The MSI MPG X570 Gaming Pro Carbon WIFI marks a shift from the company offering two versions of the same model: one with Wi-Fi and one without - this board is only available with Wi-Fi, This model represents its top tier gaming focused model, and its notable features include two PCIe 4.0 M.2 slots, a Realtek ALC1220 HD audio codec, Intel Gigabit NIC, and a Wi-Fi 6 802.11ax wireless interface.

On the aesthetic of the MSI MPG X570 Gaming Pro Carbon WIFI motherboard, it includes a black carbon inspired design with a uniformed X570 chipset heatsink with the two M.2 heatsinks fitting in well with the rest of the board. Both the PCIe 4.0 M.2 slots include their own individual M.2 heatshield and the Frozr chipset heatsink which includes a fan which means the X570 chipset is actively cooled. In the top right-hand corner of the PCB is four RAM slots with support for up to DDR4-4400 with up to 128 GB of capacity. In addition to the two PCIe 4.0 x4 M.2 slots, MSI has also included six SATA ports; four with right-angled connectors, and two straight-angled located directly below the chipset heatsink. Included are two full-length PCIe 4.0 slots which operate at x16 and x8/x4 which allows users to use two way AMD CrossFire multi-graphics configurations. There are also two additional PCIe 3.0 x1 slots. 
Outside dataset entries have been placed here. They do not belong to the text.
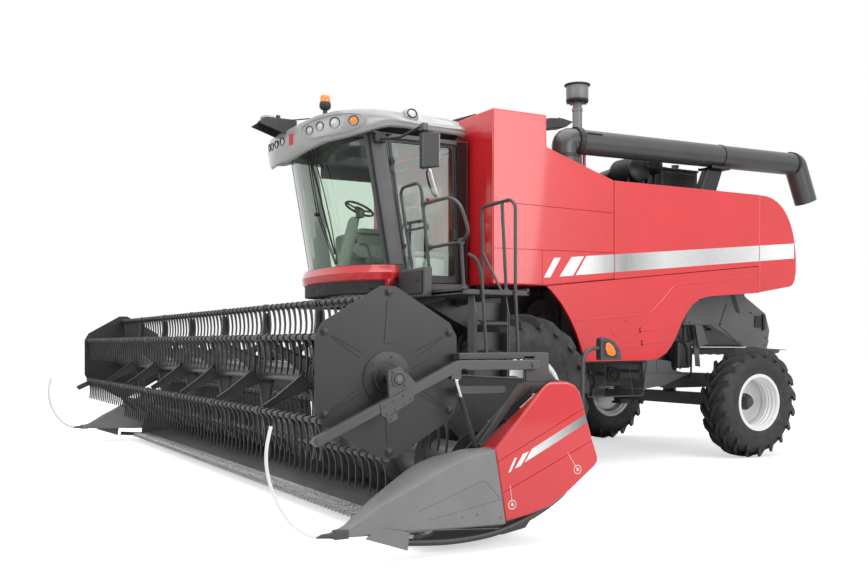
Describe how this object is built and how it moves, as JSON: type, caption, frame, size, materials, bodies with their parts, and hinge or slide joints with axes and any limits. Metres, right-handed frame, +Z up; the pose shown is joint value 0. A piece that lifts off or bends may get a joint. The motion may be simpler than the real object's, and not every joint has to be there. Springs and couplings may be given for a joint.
{
  "type": "combine harvester with a thirty foot grain header",
  "caption": "Self-propelled combine harvester with reel header, feeder house, cab, open grain tank, swinging unloading auger, straw chopper and steered rear wheels.",
  "frame": {"origin": "middle of the whole machine's footprint, on the ground under the tyres and skid shoes", "axes": "+Z up, -Y towards the machine's front, +X towards its left side, along the header"},
  "size_m": [9.4036, 9.004, 4.64],
  "materials": {
    "painted_red": "gloss enamel",
    "frame_charcoal": "satin charcoal paint",
    "deck_black": "satin black paint",
    "header_charcoal": "satin charcoal paint",
    "grey_plastic": "satin moulded plastic",
    "grey_sheet": "satin grey paint",
    "roof_grey": "gloss moulded grey",
    "rim_silver": "silver paint",
    "bright_steel": "bright zinc",
    "tyre_rubber": "matt rubber",
    "cab_glass": "lightly green tinted",
    "seat_fabric": "woven grey trim"
  },
  "bodies": {
    "chassis": {"main_frame": "frame_charcoal", "front_axle": "frame_charcoal", "rear_axle": "frame_charcoal", "separator_housing": "frame_charcoal", "grain_tank": "painted_red", "upper_panel_left": "painted_red", "upper_panel_right": "painted_red", "rear_hood": "painted_red", "straw_chopper": "grey_sheet", "engine_block": "frame_charcoal", "engine_deck": "deck_black", "auger_turret": "frame_charcoal", "cab_shell": "frame_charcoal", "cab_skirt": "painted_red", "cab_roof": "roof_grey", "cab_glazing": "cab_glass", "operator_station": "seat_fabric", "mirror_left": "deck_black", "mirror_right": "deck_black", "platform": "frame_charcoal"},
    "front_wheel_left": {"front_tyre_left": "tyre_rubber", "front_rim_left": "rim_silver"},
    "front_wheel_right": {"front_tyre_right": "tyre_rubber", "front_rim_right": "rim_silver"},
    "knuckle_left": {"knuckle_left": "frame_charcoal"},
    "knuckle_right": {"knuckle_right": "frame_charcoal"},
    "rear_wheel_left": {"rear_tyre_left": "tyre_rubber", "rear_rim_left": "rim_silver"},
    "rear_wheel_right": {"rear_tyre_right": "tyre_rubber", "rear_rim_right": "rim_silver"},
    "side_door_left": {"side_door_left": "painted_red"},
    "side_door_right": {"side_door_right": "painted_red"},
    "unloader": {"unloading_tube": "frame_charcoal"},
    "cab_door": {"cab_door": "frame_charcoal", "door_glass": "cab_glass"},
    "ladder": {"ladder": "frame_charcoal"},
    "header": {"feeder_house": "frame_charcoal", "header_trough": "header_charcoal", "header_frame": "header_charcoal", "end_shield_left": "painted_red", "end_shield_right": "painted_red", "divider_nose_left": "grey_plastic", "divider_nose_right": "grey_plastic"},
    "knife": {"knife_bar": "bright_steel"},
    "cross_auger": {"cross_auger": "header_charcoal"},
    "reel_arms": {"reel_arm_left": "header_charcoal", "reel_arm_right": "header_charcoal"},
    "reel": {"reel_frame": "header_charcoal"},
    "reel_barrels": {"reel_cylinder_left": "deck_black", "reel_cylinder_right": "deck_black"},
    "reel_rods": {"reel_rod_left": "bright_steel", "reel_rod_right": "bright_steel"},
    "lift_barrels": {"lift_cylinders": "deck_black"},
    "lift_rods": {"lift_rods": "bright_steel"},
    "tine_bar_1": {"tine_bar_1": "header_charcoal"},
    "tine_bar_2": {"tine_bar_2": "header_charcoal"},
    "tine_bar_3": {"tine_bar_3": "header_charcoal"},
    "tine_bar_4": {"tine_bar_4": "header_charcoal"},
    "tine_bar_5": {"tine_bar_5": "header_charcoal"},
    "tine_bar_6": {"tine_bar_6": "header_charcoal"}
  },
  "joints": [
    {"name": "front_wheel_left_spin", "type": "hinge", "parent": "chassis", "child": "front_wheel_left", "pos_m": [1.36, -0.43544, 0.88], "axis": [1, 0, 0], "continuous": true},
    {"name": "front_wheel_right_spin", "type": "hinge", "parent": "chassis", "child": "front_wheel_right", "pos_m": [-1.36, -0.43544, 0.88], "axis": [1, 0, 0], "continuous": true},
    {"name": "steer_left", "type": "hinge", "parent": "chassis", "child": "knuckle_left", "pos_m": [1.12, 3.06456, 0.698], "axis": [0, 0, 1], "range_deg": [-35, 35]},
    {"name": "rear_wheel_left_spin", "type": "hinge", "parent": "knuckle_left", "child": "rear_wheel_left", "pos_m": [1.45, 3.06456, 0.698], "axis": [1, 0, 0], "continuous": true},
    {"name": "steer_right", "type": "hinge", "parent": "chassis", "child": "knuckle_right", "pos_m": [-1.12, 3.06456, 0.698], "axis": [0, 0, 1], "range_deg": [-35, 35]},
    {"name": "rear_wheel_right_spin", "type": "hinge", "parent": "knuckle_right", "child": "rear_wheel_right", "pos_m": [-1.45, 3.06456, 0.698], "axis": [1, 0, 0], "continuous": true},
    {"name": "side_door_left_open", "type": "hinge", "parent": "chassis", "child": "side_door_left", "pos_m": [1.5, 1.56456, 2.25191], "axis": [0, -0.9947, -0.1029], "range_deg": [0, 80]},
    {"name": "side_door_right_open", "type": "hinge", "parent": "chassis", "child": "side_door_right", "pos_m": [-1.5, 1.56456, 2.25191], "axis": [0, 0.9947, 0.1029], "range_deg": [0, 80]},
    {"name": "unloader_swing", "type": "hinge", "parent": "chassis", "child": "unloader", "pos_m": [1.24, 0.32456, 3.58], "axis": [0, 0, -1], "range_deg": [0, 100]},
    {"name": "cab_door_open", "type": "hinge", "parent": "chassis", "child": "cab_door", "pos_m": [1.046, -1.63544, 2.29], "axis": [0, 0.1544, -0.988], "range_deg": [0, 70]},
    {"name": "ladder_swing", "type": "hinge", "parent": "chassis", "child": "ladder", "pos_m": [2.165, -1.48044, 1.9], "axis": [0, 0, 1], "range_deg": [0, 90]},
    {"name": "header_lift", "type": "hinge", "parent": "chassis", "child": "header", "pos_m": [0, -0.58544, 1.75], "axis": [-1, 0, 0], "range_deg": [0, 22]},
    {"name": "knife_stroke", "type": "slide", "parent": "header", "child": "knife", "axis": [1, 0, 0], "range_m": [-0.038, 0.038]},
    {"name": "auger_spin", "type": "hinge", "parent": "header", "child": "cross_auger", "pos_m": [0, -2.56544, 0.46], "axis": [1, 0, 0], "continuous": true},
    {"name": "reel_lift", "type": "hinge", "parent": "header", "child": "reel_arms", "pos_m": [0, -2.40544, 1.285], "axis": [-1, 0, 0], "range_deg": [-6, 28]},
    {"name": "reel_spin", "type": "hinge", "parent": "reel_arms", "child": "reel", "pos_m": [0, -3.50544, 1.2], "axis": [1, 0, 0], "continuous": true},
    {"name": "tine_bar_1_turn", "type": "hinge", "parent": "reel", "child": "tine_bar_1", "pos_m": [0, -3.50544, 1.762], "axis": [1, 0, 0], "continuous": true},
    {"name": "tine_bar_2_turn", "type": "hinge", "parent": "reel", "child": "tine_bar_2", "pos_m": [0, -3.01873, 1.481], "axis": [1, 0, 0], "continuous": true},
    {"name": "tine_bar_3_turn", "type": "hinge", "parent": "reel", "child": "tine_bar_3", "pos_m": [0, -3.01873, 0.919], "axis": [1, 0, 0], "continuous": true},
    {"name": "tine_bar_4_turn", "type": "hinge", "parent": "reel", "child": "tine_bar_4", "pos_m": [0, -3.50544, 0.638], "axis": [1, 0, 0], "continuous": true},
    {"name": "tine_bar_5_turn", "type": "hinge", "parent": "reel", "child": "tine_bar_5", "pos_m": [0, -3.99215, 0.919], "axis": [1, 0, 0], "continuous": true},
    {"name": "tine_bar_6_turn", "type": "hinge", "parent": "reel", "child": "tine_bar_6", "pos_m": [0, -3.99215, 1.481], "axis": [1, 0, 0], "continuous": true},
    {"name": "reel_barrel_tilt", "type": "hinge", "parent": "header", "child": "reel_barrels", "pos_m": [0, -2.87544, 0.68], "axis": [-1, 0, 0], "range_deg": [-2, 9]},
    {"name": "reel_rod_stroke", "type": "slide", "parent": "reel_barrels", "child": "reel_rods", "axis": [0, -0.3189, 0.9478], "range_m": [-0.07, 0.31]},
    {"name": "lift_barrel_tilt", "type": "hinge", "parent": "chassis", "child": "lift_barrels", "pos_m": [0, -0.62544, 0.76], "axis": [-1, 0, 0], "range_deg": [0, 23.5]},
    {"name": "lift_rod_stroke", "type": "slide", "parent": "lift_barrels", "child": "lift_rods", "axis": [0, -0.9864, -0.1644], "range_m": [0, 0.385]}
  ],
  "couplings": [
    {"joint": "steer_right", "follows": "steer_left", "ratio": 1},
    {"joint": "reel_barrel_tilt", "follows": "reel_lift", "ratio": 0.30257},
    {"joint": "reel_rod_stroke", "follows": "reel_lift", "m_per_rad": 0.61903},
    {"joint": "lift_barrel_tilt", "follows": "header_lift", "ratio": 1.0493},
    {"joint": "lift_rod_stroke", "follows": "header_lift", "m_per_rad": 0.98503},
    {"joint": "tine_bar_1_turn", "follows": "reel_spin", "ratio": -1},
    {"joint": "tine_bar_2_turn", "follows": "reel_spin", "ratio": -1},
    {"joint": "tine_bar_3_turn", "follows": "reel_spin", "ratio": -1},
    {"joint": "tine_bar_4_turn", "follows": "reel_spin", "ratio": -1},
    {"joint": "tine_bar_5_turn", "follows": "reel_spin", "ratio": -1},
    {"joint": "tine_bar_6_turn", "follows": "reel_spin", "ratio": -1}
  ]
}
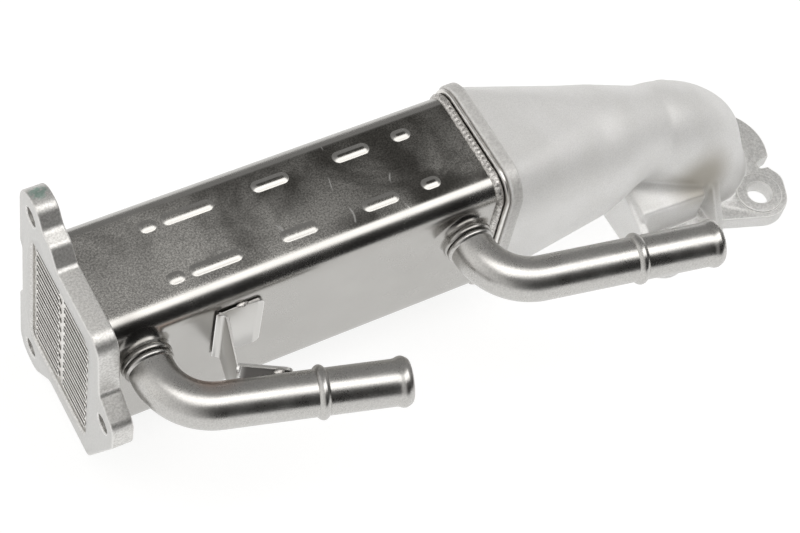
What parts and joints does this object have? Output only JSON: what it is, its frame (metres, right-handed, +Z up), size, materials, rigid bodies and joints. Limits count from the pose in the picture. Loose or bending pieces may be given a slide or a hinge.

MSI is using Intel's new AX200 802.11ax Wi-Fi adapter with speeds capable of up to 2.4 Gbps and antenna ports are included on the rear panel. The rear panel also includes three USB 3.1 G2 Type-A, one USB 3.1 G2 Type-C, two USB 3.1 G1 Type-A, and two USB 2.0 ports. Also on the rear panel is an HDMI video output for users looking to install a Ryzen based APU, a PS/2 combo port and a BIOS flashback button. This is in addition to an Intel I211-AT Gigabit NIC controlling the single Ethernet port.

The MSI MPG X570 Gaming Pro Carbon WIFI has an MSRP of $259 which puts it right into the mid-range market segment. With a range of features, an integrated Wi-Fi 6 802.11ax wireless interface and a neutral aesthetic, it looks pretty good. The only niggle is that other vendors for the same price are implementing better NICs such as Realtek's RTL8125 2.5 Gigabit NIC and based on that, other models could make more appeal. The MPG X570 Gaming Pro Carbon, however, is a no-frills and no fuss option for gamers to sink their teeth into.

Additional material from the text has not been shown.